Benimkisi; gördüklerim ve duyduklarım ışığında bir öngörü, bir tahmin neticede.
O yüzden ‘En İyi Film’ ve ‘En İyi Yönetmen’ gibi kategorilerde ‘Altın Portakal’ların bu filmlere gitmesi ‘normal’, daha bir ‘sanat filmi’ kokan yapımlara gitmesi ‘sürpriz’ olur benim için.
“ALDATILDIĞIMI BEN DE BU AKŞAM ÖĞRENDiM”
Tarık Akan’la Rutkay Aziz arasındaki dostluğu, samimiyeti sinema dünyasında bilmeyen yoktur.
Rutkay Aziz, ‘Altın Portakal’ın açılış gecesinde yaptığı konuşmayla bir anda ‘olay adam’ oldu ya, Tarık Akan’ı bu zevkten mahrum bırakmak olur mu?

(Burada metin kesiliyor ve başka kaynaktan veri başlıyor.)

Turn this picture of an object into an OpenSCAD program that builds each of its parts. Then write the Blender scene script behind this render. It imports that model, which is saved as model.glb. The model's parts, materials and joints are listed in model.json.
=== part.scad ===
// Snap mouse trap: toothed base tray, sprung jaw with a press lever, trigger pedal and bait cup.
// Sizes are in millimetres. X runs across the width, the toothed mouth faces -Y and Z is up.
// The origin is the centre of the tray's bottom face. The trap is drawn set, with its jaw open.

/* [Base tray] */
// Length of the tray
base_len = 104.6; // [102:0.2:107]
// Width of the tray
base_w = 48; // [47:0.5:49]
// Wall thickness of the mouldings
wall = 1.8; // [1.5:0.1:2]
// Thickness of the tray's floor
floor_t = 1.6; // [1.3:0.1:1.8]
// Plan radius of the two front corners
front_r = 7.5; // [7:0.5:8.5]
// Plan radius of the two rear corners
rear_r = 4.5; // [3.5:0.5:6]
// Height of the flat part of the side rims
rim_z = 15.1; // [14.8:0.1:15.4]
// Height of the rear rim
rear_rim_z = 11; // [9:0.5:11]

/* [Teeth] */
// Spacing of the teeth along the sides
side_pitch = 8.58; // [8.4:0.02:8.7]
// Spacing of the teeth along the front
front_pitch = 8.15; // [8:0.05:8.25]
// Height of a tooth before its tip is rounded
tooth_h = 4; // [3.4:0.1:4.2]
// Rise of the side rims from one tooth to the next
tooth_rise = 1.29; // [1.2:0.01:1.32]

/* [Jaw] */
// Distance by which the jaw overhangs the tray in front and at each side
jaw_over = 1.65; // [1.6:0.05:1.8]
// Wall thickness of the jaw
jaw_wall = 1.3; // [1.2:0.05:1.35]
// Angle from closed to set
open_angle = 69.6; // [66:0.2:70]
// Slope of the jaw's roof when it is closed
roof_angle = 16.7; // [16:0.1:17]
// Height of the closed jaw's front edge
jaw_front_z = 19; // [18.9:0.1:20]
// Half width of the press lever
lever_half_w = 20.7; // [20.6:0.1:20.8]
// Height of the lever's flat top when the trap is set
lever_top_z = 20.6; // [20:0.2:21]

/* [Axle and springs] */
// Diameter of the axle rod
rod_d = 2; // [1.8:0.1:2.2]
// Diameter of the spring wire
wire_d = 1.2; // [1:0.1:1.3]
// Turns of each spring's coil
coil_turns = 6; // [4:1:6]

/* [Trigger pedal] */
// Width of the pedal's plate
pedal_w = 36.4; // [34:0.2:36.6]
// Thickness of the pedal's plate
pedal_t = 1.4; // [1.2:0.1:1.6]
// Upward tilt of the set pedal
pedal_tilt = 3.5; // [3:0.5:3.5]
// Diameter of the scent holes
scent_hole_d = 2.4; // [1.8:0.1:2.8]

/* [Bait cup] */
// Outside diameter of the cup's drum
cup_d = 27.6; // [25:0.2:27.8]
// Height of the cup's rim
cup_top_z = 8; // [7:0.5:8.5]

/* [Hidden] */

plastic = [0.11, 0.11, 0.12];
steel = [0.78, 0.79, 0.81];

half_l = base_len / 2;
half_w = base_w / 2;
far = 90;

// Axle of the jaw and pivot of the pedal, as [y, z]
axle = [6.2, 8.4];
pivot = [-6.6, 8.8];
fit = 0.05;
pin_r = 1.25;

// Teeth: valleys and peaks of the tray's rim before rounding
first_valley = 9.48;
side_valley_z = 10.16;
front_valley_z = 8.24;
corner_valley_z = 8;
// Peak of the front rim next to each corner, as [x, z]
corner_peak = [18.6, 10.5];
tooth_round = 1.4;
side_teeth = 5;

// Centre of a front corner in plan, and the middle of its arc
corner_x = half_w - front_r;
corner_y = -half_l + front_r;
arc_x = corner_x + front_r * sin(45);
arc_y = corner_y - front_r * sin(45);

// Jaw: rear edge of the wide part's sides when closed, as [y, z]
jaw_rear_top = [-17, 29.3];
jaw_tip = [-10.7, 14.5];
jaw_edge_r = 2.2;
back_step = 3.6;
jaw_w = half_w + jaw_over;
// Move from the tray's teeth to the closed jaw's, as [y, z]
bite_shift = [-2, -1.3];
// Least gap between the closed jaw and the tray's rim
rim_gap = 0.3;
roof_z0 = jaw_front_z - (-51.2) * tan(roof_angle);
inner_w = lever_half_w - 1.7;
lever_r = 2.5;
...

‘Geç Gelen Altın Portakallar’ gecesinde Müjde Ar, Tarık Akan için yaptı yapacağını.
‘Altın Portakal’ın Jüri Başkanı Müjde Ar, Tarık Akan için şöyle bir itirafta bulundu:
“İnşallah eşim televizyondan seyretmiyordur. Tarık Akan benim için hâlâ çok yakışıklı.
35 yıllık bir arkadaşlık. Onu bilmem ama ben, filmlerde onunla sahiden öpüşürdüm.”
Törenden sonra aynı minibüsle otele dönen ünlü menajer Erkan Özerman, araçta bulunan Müjde Ar’ın eski hayat arkadaşı müzisyen Atilla Özdemiroğlu’na şöyle bir soru yöneltti:
“Atilla, Tarık Akan’la filmlerde sahiden öpüştüğü yıllarda sen Müjde’yle değil miydin?”
Minibüste küçük çaplı bir sessizlik yaşandı.
Özdemiroğlu, düşündü, taşındı ve “Haklısın valla. Aldatıldığımı ben de bu gece öğrendim” dedi ve minibüste kahkaha tufanı koptu.